Trump moves to wipe out state-level AI rules

Federal AI regulation is about to bulldoze state efforts.

President Donald Trump said Monday he plans to sign a “one rule” executive order that would preempt state AI regulations entirely, confirming earlier leaks. In a Truth Social post, he warned that AI will be “destroyed in its infancy” if developers are forced to navigate 50 separate state rulebooks.

“We are beating ALL COUNTRIES right now, but that won’t last long if we have 50 States, many of them bad actors, involved in RULES and the APPROVAL PROCESS,” he wrote.

The leaked draft order, which began circulating in late November, would empower the Department of Commerce to cut funding to any state attempting to regulate AI. It would also direct Attorney General Pam Bondi to create an “AI Litigation Task Force” dedicated to striking down state-level laws.

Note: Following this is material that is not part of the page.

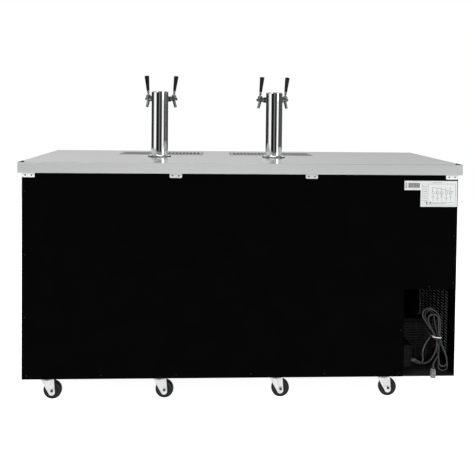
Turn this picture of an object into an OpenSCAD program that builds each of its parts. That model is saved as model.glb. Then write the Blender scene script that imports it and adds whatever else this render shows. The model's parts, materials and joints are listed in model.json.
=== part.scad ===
// Direct-draw beer dispenser: an insulated three-door cabinet on eight casters, with a
// stainless worktop, two draught towers of two taps each, and a machine bay at one end.
// The origin is on the floor under the middle of the worktop. +Z is up and the doors face -Y.
// The machine bay is at the -X end and is open at the back.

/* [Worktop] */
// Width of the worktop
top_w = 1839; // [1830:1:1850]
// Depth of the worktop, front to back
top_d = 703; // [700:1:720]
// Height of the worktop above the floor
top_z = 1000; // [990:1:1010]
// Height of the worktop's turned-down edge
skirt_h = 44; // [40:1:46]
// Thickness of the worktop sheet
top_t = 2; // [1.5:0.5:3]

/* [Cabinet] */
// Width of the cabinet body
body_w = 1810; // [1806:1:1812]
// Gap from the worktop's back edge to the cabinet's back
rear_gap = 12; // [10:1:14]
// Width of the machine bay
bay_w = 221; // [218:1:224]
// Height of the machine bay's opening at the back
bay_open_h = 371; // [340:1:400]
// Thickness of the insulated walls
wall_t = 50; // [45:1:52]
// Thickness of the sheet-metal skins
skin = 1.5; // [1:0.5:2]

/* [Doors] */
// Number of doors
door_n = 3; // [3:1:3]
// Thickness of a door, without its gasket
door_t = 50; // [46:1:50]
// Gap between two doors
door_gap = 4; // [4:1:6]
// Diameter of a hinge pin
hinge_pin_d = 8; // [7:0.5:9]
// Diameter of a lock barrel
lock_d = 19; // [17:1:21]

/* [Casters] */
// Overall height of a caster
caster_h = 101; // [100:1:103]
// Diameter of a wheel
wheel_d = 76.2; // [74:0.1:77]
// Width of a wheel's tread
wheel_w = 25; // [22:1:28]
// Distance from the swivel axis to the axle
trail = 20; // [16:1:22]
// Diameter of the axle bolt
axle_d = 8; // [7:0.5:9]

/* [Towers] */
// Diameter of a tower column
tower_d = 76.2; // [70:0.1:80]
// Height of a tower's column above the worktop
tower_h = 298; // [280:1:320]
// Angle of each tap from straight ahead
tap_angle = 38; // [32:1:42]
// Height of the taps above the worktop
tap_h = 266; // [255:1:270]
// Length of a tap handle
handle_l = 76; // [60:1:90]

/* [Drip trays] */
// Width of a drip tray's rim
tray_w = 400; // [380:1:410]
// Depth of a drip tray's rim, front to back
tray_d = 150; // [130:1:160]
// Depth of a drip tray's well
tray_well = 20; // [15:1:24]

/* [Mains lead] */
// Diameter of the mains lead
cord_d = 7.5; // [7:0.5:8]

/* [Hidden] */
$fn = 48;

// Clearances
run_gap = 0.05;      // radial clearance of a pin or shaft in its bore
air = 0.3;           // gap between faces of parts that move past each other
seat_gap = 0.2;      // radial gap of a fixed pipe or shank in its hole

// Cabinet: limits of the body along each axis
x0 = -body_w / 2;
x1 = body_w / 2;
cold_x0 = x0 + bay_w;                       // bay side of the insulated box
rear_y = top_d / 2 - rear_gap;
door_y = -top_d / 2 + 6;                    // outer face of the doors
gasket_t = 8.2;
frame_y = door_y + door_t + gasket_t + air; // front face of the front frame
frame_t = 12;
foam_y0 = frame_y + frame_t;
foam_y1 = rear_y - skin;
body_z = caster_h;
pan_t = 2;
box_z0 = body_z + pan_t;                    // top of the base pan
box_z1 = top_z - top_t;                     // underside of the worktop sheet
bay_open_z = body_z + bay_open_h;

// Cold compartment
cav_x0 = cold_x0 + wall_t;
cav_x1 = x1 - wall_t - skin;
cav_y1 = foam_y1 - wall_t;
cav_z0 = box_z0 + wall_t;
cav_z1 = box_z1 - wall_t;
liner_t = 1.5;

// Doors: each has the same pitch across the cold box
pitch = (x1 - cold_x0) / door_n;
door_w = pitch - door_gap;
door_z0 = 125;
door_z1 = 950;
door_h = door_z1 - door_z0;
open_w = 440;                               // opening in the front frame
open_z0 = 165;
open_z1 = 915;
skin_return = 40;                           // depth of a door skin's folded edges
hinge_x = 12;                               // hinge pin from the door's edge
hinge_y = 6;                                // hinge pin behind the door's face
hinge_leaf_t = 3;
hinge_pin_l = 14;                           // length of pin inside the door
gasket_in = 14;                             // gasket from the door's edge
gasket_w = 16;
lock_x = 60;                                // lock from the door's free edge
lock_z = 905;
lock_l = 30;
lock_proud = 4;
grip_x = 30;                                // finger pull from the door's free edge
grip_w = 46;
grip_h = 130;
grip_deep = 24;
grip_z = 640;

// Casters: swivel axes, nearest the +X end first
caster_x = [810, 342, -150, -612];
caster_y = [286, -236];
plate_size = [92, 66, 4];
race_r = 25;
race_h = 8;
king_d = 12;
fork_top_z = 88.5;
fork_top_t = 5;
fork_r = 28;
leg_t = 3;
leg_gap = 2;
leg_end_r = 13;
leg_end_z = 30;
axle_z = wheel_d / 2;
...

White House AI and crypto lead David Sacks pushed back on claims that the order amounts to an AI moratorium, framing it instead as a jurisdiction fight. States like California, Colorado and Texas have been pushing their own rules targeting bias, discrimination, and kids’ access to AI tools. If the order holds, those laws could be rendered meaningless, giving model developers broad latitude to self-govern.

Sacks warned that without federal preemption, the US risks ending up with “50 different AI models for 50 different states,” making compliance impossible for startups and giving China an edge.

This move mirrors broader deregulation trends. The EU recently rolled out a “digital omnibus” package that loosens AI and privacy rules, including major changes to the GDPR. Europe may not abandon regulation as aggressively as the US, but both are motivated by the same fear: falling behind in the AI arms race.

If this order goes through, American AI companies will be governed mostly by the standards they set for themselves. PR fallout might still curb some excesses, but the overall direction is clear: innovation first, safety later.